Census ends effort in Connecticut’s hardest-to-count tracts
The U.S. Supreme Court decision Tuesday effectively ending the 2020 Census this week comes in what was expected to be the final push in hardest-to-count neighborhoods of Bridgeport, Hartford, New Haven and Waterbury, Lt. Gov. Susan Bysiewicz said Wednesday.
“I’m disappointed but not at all surprised with the Supreme Court ruling, especially now that we’ve lost Justice [Ruth Bader] Ginsburg,” said Bysyiewicz, who has coordinated the state’s response to the Census. “My concern is that we’ll undercount vulnerable communities.”
Bysiewicz, a Democrat, faulted the Trump administration for pushing to end a census count that was supposed to continue until Oct. 31, while praising the regional census staff that she says produced an overall response in Connecticut of 99.9%. The count on the eastern seaboard now will end at 5:59 a.m. Friday.
“We’re one of the best-counted states in the country, and I’m proud of that,” Bysiewicz said.
The census is conducted in two parts: first, a self-response campaign in which someone in every household is urged to return a population count via mail or online; finally, enumerators go door-to-door in conduct a count in the households that did not respond. Households can still respond by Friday morning by filling out a form at 2020census.gov.

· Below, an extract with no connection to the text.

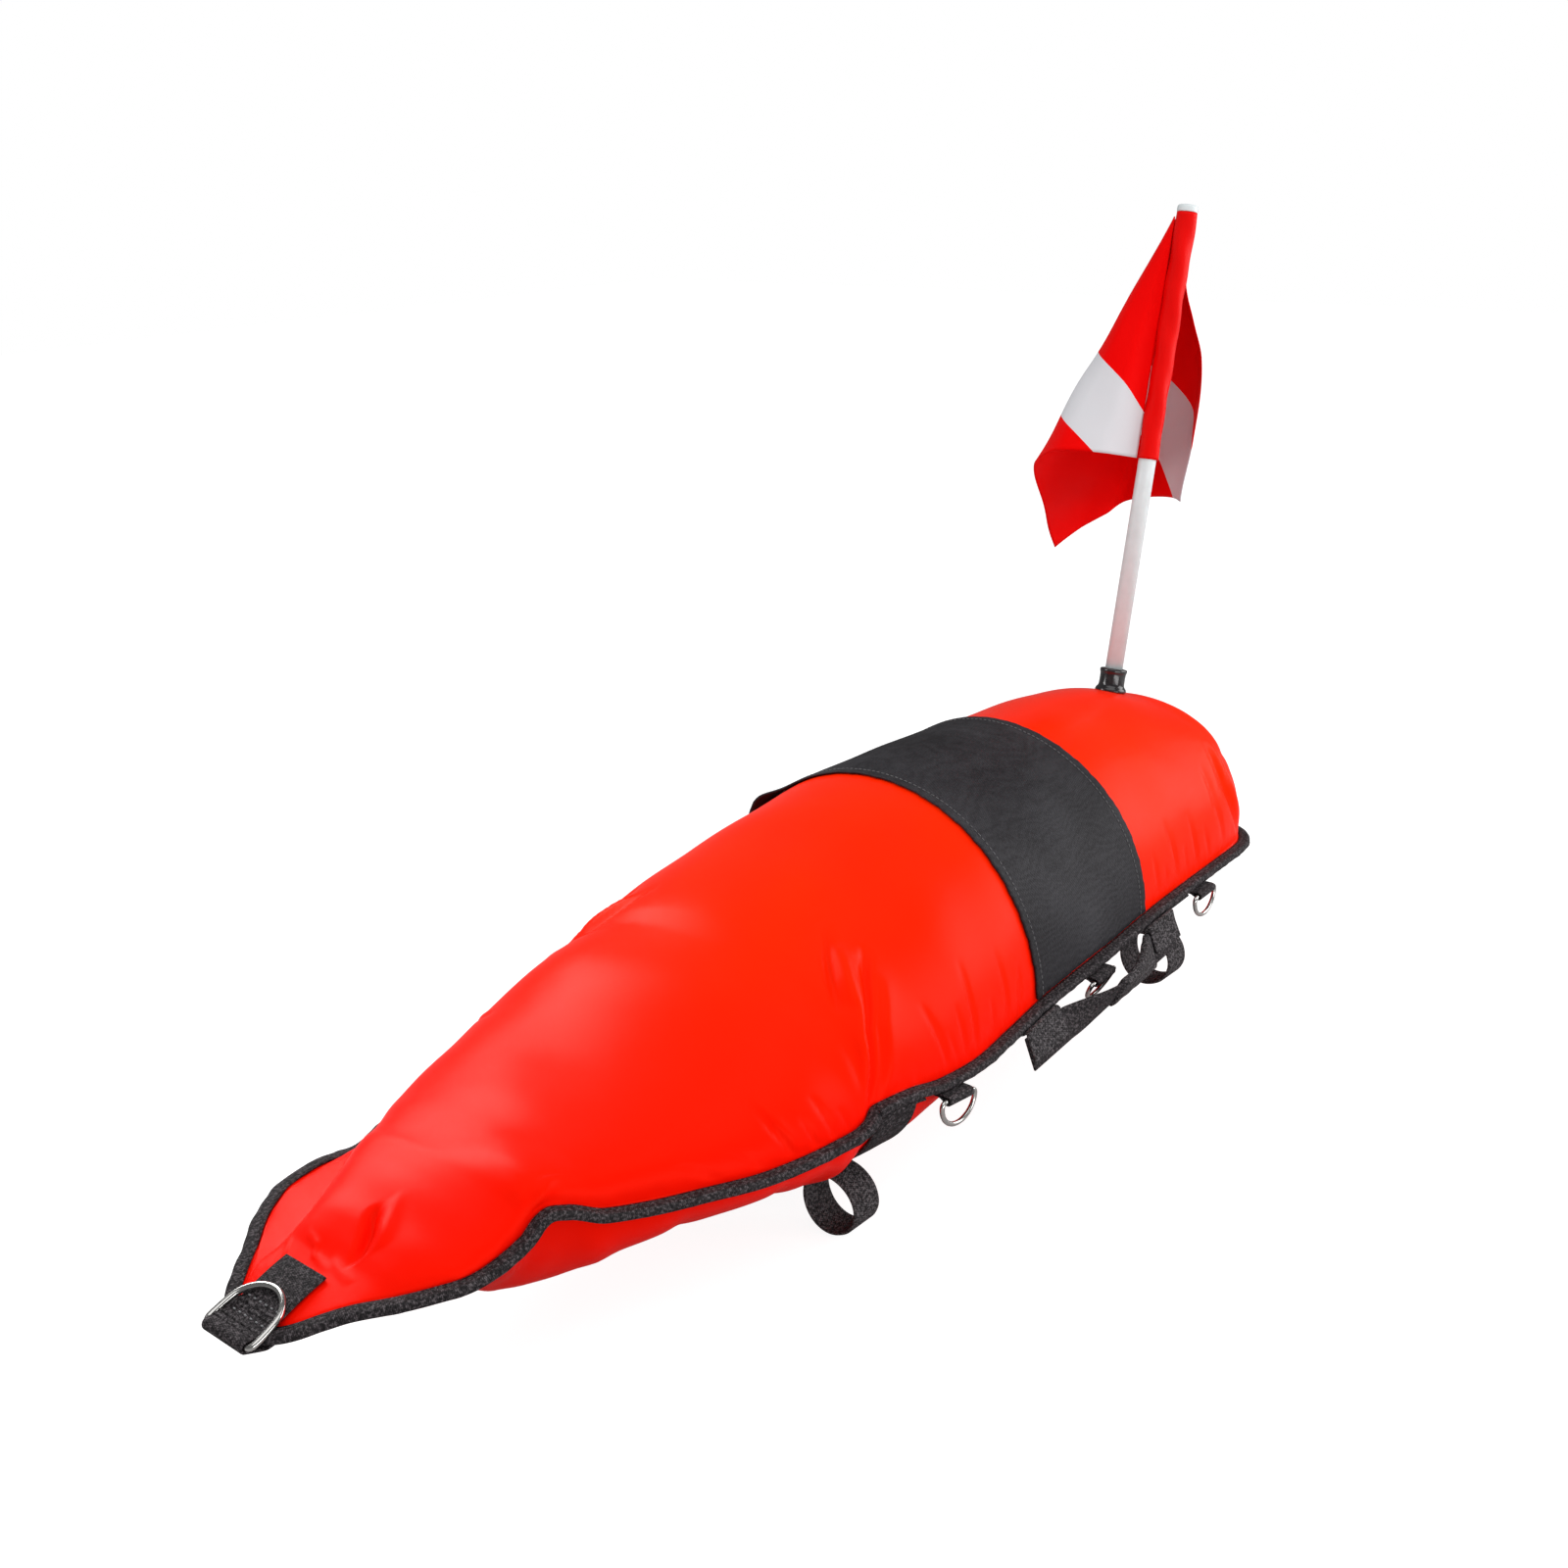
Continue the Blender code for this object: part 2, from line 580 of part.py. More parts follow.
def zip_fastener():
    """Zip along the flat keel: tape with its coil, a slider that runs on it and its pull."""
    top = keel_height(VALVE_X) - WEBBING_LIFT
    middle, length = (ZIP_FROM + ZIP_TO) / 2, ZIP_TO - ZIP_FROM
    half_tape, drop = ZIP_TAPE_WIDTH / 2, ZIP_TAPE_THICKNESS
    coil_low = drop + ZIP_COIL_RADIUS * 0.8
    section = (
        (-half_tape, 0.0), (half_tape, 0.0), (half_tape, -drop), (ZIP_COIL_RADIUS, -drop),
        (ZIP_COIL_RADIUS * 0.7, -coil_low), (-ZIP_COIL_RADIUS * 0.7, -coil_low),
        (-ZIP_COIL_RADIUS, -drop), (-half_tape, -drop),
    )
    lying = Matrix.Translation((middle, 0.0, top)) @ Matrix(((0, 0, 1), (1, 0, 0), (0, 1, 0))).to_4x4()
    tape = outline_solid("zip_tape", [section], length, BLACK_WEBBING, ROOT)
    tape.matrix_local = lying
    zip_slider(top)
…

The self-response rate can be viewed by census tract, but Bysiewicz said the census is not providing key data that would illuminate the final counts in the hardest-to-count census tracts, like 5035 in Hartford. The tract south of Albany Avenue straddling Sigourney Street had the state’s lowest response rate in 2010 — 29% self-responded, while door-to-door enumerators boosted the final rate to 41.1%.
Ninety percent of the 539 households in census tract 5035 in Hartford are rentals. Thirty percent have no reliable internet access, the average for the city. Nearly half the residents have incomes below the poverty level. Twenty-seven percent are foreign born. These demographics are typical of hard-to-count tracts.
This year, the self-response rate in the tract was 32.4%, compared to 70.6% statewide. But Bysiewicz said the census has refused to release the final enumeration numbers by city or tract, only statewide.
“I think that’s deliberate,” she said. “The Trump administration has deliberately undercounted vulnerable and urban areas.”
Lisa Moore, the assistant regional census manager, said she did not believe the data gathered by the door-to-door enumerators was available at this point 10 years ago.
“The publication of statistics at different levels of geography will start rolling out at some point in late spring, early summer,” Moore said.
Bysiewicz said COVID delayed door-to-door census taking until July, when Connecticut’s infection rate was sufficiently low to allow enumerators wearing personal-protection equipment to do manual counting in tracts where residents had poor access to the web.
The census has been especially politicized under President Donald J. Trump. Contrary to the mandate of the Constitution, Trump had insisted that the census not include undocumented immigrants, a position that most likely would have benefitted Republicans in redistricting by undercounting urban areas that are Democratic.
A federal appeals court blocked Trump’s plan and insisted on a full population count, regardless of immigration status.
The Supreme Court’s decision Tuesday affected timing, not who is counted.
In a brief unsigned decision, the court granted the administration’s request for a stay of a lower court’s order that the census continue. Technically, it only halts the population count while the case is further litigated in the lower court, but restarting the census at this late date is impractical.
In response to the pandemic, the census bureau had extended the deadline for the population count from July 31 until Oct. 31. But the Trump administration said it was necessary to end the count now in order to give the president final numbers by a statutory deadline of Dec. 31.
Justice Sonia Sotomayor was the sole dissenter. She noted that the administration previously had indicated in court testimony that the statutory deadline could not be met under any circumstance. Before reversing course, the Trump administration sought to extend the Dec. 31 deadline until April.
Sotomayor wrote that “meeting the deadline at the expense of the accuracy of the census is not a cost worth paying, especially when the Government has failed to show why it could not bear the lesser cost of expending more resources to meet the deadline or continuing its prior efforts to seek an extension from Congress.”
“The harms caused by rushing this year’s census count are irreparable,” she wrote. “And respondents will suffer their lasting impact for at least the next 10 years.”